* [GIVEN INFORMATION]
------------
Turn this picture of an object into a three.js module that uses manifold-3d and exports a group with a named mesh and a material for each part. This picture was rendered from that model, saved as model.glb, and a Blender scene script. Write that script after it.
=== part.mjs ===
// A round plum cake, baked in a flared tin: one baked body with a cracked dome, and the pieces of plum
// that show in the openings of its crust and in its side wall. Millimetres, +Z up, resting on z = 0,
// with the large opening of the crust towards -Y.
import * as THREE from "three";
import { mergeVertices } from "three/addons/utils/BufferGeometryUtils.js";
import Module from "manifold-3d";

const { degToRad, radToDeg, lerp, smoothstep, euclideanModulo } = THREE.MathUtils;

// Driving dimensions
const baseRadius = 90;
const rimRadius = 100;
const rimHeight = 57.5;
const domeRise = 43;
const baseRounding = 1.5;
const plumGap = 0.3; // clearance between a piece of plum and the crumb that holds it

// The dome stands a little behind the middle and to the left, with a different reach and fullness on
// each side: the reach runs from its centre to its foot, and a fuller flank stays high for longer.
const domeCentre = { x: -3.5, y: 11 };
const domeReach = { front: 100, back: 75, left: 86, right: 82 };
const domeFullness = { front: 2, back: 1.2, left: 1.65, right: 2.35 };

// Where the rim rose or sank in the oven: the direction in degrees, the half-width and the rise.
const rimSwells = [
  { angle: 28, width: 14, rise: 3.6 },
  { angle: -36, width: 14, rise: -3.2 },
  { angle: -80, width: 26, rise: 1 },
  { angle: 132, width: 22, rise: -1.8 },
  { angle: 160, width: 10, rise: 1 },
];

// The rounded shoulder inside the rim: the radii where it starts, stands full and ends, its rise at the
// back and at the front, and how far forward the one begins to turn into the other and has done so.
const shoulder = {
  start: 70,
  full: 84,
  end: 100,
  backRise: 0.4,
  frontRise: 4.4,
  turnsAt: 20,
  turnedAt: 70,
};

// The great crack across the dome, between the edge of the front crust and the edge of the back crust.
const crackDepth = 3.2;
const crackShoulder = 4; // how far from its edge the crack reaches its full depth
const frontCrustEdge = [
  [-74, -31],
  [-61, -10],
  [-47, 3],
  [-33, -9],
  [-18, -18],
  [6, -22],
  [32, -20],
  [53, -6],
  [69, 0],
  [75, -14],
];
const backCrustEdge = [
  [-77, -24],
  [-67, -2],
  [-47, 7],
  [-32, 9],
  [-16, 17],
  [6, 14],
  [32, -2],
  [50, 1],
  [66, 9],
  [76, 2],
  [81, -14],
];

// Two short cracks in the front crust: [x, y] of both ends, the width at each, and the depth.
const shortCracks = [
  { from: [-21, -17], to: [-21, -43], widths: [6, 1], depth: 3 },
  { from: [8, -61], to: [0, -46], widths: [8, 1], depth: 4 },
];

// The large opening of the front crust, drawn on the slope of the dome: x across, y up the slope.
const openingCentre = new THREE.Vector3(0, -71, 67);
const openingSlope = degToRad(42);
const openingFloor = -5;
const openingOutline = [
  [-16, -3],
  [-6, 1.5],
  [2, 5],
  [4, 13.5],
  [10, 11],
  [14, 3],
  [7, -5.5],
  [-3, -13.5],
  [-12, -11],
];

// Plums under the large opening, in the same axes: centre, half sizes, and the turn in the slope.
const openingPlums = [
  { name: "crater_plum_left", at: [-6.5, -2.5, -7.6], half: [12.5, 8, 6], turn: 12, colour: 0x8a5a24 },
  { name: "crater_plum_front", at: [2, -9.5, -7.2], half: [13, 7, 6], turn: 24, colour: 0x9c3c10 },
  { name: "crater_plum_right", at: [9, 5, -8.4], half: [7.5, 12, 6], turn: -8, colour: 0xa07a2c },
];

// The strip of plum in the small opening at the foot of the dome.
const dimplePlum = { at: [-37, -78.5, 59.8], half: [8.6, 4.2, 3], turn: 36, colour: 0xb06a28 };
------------
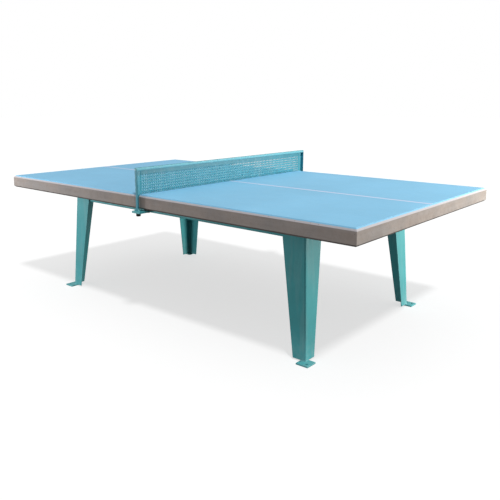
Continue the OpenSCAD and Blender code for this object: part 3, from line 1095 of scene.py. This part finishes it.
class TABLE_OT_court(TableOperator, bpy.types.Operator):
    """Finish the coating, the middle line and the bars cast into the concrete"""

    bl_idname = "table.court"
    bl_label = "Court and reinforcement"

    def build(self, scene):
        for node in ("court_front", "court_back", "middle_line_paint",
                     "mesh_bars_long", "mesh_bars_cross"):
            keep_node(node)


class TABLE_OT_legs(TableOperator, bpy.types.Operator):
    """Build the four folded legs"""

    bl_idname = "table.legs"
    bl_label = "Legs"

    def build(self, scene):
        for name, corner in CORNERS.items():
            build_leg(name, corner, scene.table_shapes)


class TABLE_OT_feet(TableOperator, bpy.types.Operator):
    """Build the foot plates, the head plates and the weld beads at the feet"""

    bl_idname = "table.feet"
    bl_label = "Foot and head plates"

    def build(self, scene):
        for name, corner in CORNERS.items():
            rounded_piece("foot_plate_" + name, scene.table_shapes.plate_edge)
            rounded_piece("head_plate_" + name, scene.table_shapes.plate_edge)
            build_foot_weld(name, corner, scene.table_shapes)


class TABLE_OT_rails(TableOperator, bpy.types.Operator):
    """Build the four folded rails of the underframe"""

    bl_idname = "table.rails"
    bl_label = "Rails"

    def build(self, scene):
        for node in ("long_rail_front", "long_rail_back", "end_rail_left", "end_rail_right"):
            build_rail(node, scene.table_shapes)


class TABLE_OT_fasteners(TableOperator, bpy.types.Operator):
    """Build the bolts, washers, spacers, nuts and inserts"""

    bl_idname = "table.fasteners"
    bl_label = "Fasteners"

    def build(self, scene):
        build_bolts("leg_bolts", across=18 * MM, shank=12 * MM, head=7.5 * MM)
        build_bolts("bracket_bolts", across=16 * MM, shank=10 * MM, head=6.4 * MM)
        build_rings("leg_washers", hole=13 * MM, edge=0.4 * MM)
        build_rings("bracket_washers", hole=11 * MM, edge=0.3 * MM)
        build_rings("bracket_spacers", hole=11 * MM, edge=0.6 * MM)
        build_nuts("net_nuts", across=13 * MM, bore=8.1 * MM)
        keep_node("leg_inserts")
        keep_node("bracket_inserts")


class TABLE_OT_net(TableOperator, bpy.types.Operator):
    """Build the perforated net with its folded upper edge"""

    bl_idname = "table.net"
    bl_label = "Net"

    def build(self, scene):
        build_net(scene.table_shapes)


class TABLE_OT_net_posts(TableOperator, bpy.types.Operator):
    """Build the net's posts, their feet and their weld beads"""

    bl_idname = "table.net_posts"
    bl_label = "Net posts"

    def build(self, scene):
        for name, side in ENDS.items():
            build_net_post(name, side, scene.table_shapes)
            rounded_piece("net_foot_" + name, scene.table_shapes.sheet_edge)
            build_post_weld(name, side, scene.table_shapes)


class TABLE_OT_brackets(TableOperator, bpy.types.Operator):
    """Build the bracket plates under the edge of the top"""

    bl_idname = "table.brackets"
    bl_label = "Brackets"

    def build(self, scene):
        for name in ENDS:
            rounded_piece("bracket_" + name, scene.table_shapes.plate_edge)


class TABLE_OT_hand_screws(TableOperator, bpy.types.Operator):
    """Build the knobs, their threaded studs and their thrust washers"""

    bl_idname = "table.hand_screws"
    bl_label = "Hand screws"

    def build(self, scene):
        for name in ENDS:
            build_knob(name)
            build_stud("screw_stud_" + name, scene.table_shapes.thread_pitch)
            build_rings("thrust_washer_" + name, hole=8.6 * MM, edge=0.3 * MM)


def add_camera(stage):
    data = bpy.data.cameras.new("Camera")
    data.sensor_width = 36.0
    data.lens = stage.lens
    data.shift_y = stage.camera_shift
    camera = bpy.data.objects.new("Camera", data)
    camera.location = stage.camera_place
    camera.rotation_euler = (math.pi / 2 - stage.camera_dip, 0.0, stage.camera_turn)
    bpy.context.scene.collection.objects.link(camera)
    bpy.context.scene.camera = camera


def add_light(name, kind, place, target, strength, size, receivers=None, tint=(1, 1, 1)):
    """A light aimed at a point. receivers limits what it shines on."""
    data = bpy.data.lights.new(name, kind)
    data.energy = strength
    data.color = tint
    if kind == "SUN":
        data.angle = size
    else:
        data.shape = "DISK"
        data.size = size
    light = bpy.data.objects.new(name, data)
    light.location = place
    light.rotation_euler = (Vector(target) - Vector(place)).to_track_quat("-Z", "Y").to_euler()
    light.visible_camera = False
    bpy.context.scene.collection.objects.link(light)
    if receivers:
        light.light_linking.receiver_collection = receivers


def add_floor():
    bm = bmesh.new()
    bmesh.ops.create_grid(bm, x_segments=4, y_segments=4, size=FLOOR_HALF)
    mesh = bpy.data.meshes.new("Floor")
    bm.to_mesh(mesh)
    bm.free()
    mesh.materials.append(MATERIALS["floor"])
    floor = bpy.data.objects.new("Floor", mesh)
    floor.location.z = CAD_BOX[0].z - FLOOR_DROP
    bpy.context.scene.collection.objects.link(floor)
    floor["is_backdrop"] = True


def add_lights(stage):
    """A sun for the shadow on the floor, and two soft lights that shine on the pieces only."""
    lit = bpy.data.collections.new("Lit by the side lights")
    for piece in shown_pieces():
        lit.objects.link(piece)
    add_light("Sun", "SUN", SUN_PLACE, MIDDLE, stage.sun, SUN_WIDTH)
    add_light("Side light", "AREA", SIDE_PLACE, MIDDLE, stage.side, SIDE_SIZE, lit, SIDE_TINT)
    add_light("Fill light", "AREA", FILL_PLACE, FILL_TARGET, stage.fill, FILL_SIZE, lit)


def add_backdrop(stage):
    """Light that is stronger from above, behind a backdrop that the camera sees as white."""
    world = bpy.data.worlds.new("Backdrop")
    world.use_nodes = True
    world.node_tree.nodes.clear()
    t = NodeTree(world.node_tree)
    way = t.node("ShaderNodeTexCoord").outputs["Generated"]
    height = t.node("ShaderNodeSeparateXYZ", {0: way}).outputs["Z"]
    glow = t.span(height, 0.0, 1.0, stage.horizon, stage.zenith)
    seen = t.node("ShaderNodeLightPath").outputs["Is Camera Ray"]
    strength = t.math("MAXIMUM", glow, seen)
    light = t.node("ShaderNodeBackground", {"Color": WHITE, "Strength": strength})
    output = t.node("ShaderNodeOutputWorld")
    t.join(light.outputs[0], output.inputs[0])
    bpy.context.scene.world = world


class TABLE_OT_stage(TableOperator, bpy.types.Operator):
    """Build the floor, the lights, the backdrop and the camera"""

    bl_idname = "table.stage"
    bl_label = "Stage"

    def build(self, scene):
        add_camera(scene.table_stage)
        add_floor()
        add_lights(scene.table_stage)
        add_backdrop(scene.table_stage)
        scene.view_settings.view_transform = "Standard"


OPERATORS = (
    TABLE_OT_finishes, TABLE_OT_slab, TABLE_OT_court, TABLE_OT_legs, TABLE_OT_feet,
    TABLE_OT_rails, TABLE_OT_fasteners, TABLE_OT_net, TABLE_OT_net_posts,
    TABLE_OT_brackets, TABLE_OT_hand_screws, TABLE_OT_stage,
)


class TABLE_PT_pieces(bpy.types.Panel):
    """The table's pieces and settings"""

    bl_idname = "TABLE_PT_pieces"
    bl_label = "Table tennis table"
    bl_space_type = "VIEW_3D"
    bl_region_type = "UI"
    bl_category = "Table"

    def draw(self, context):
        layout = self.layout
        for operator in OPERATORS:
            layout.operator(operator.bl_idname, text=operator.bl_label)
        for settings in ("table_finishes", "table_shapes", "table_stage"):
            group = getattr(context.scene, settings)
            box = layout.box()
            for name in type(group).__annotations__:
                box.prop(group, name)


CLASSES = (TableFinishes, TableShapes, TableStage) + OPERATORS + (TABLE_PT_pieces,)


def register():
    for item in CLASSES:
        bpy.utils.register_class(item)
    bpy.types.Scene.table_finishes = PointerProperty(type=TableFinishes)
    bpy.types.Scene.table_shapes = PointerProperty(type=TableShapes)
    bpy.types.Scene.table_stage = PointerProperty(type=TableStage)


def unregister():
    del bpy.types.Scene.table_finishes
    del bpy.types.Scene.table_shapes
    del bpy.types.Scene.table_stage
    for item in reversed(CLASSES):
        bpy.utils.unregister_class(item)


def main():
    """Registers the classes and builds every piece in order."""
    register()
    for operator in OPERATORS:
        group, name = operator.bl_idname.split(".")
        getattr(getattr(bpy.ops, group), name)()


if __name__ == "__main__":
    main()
------------
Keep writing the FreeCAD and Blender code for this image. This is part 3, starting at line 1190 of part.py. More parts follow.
------------
* [WHAT TO PRODUCE]
Extract each line from the entries above that contains the string "part".

* [SOLUTION]
Turn this picture of an object into a three.js module that uses manifold-3d and exports a group with a named mesh and a material for each part. This picture was rendered from that model, saved as model.glb, and a Blender scene script. Write that script after it.
=== part.mjs ===
Continue the OpenSCAD and Blender code for this object: part 3, from line 1095 of scene.py. This part finishes it.
Keep writing the FreeCAD and Blender code for this image. This is part 3, starting at line 1190 of part.py. More parts follow.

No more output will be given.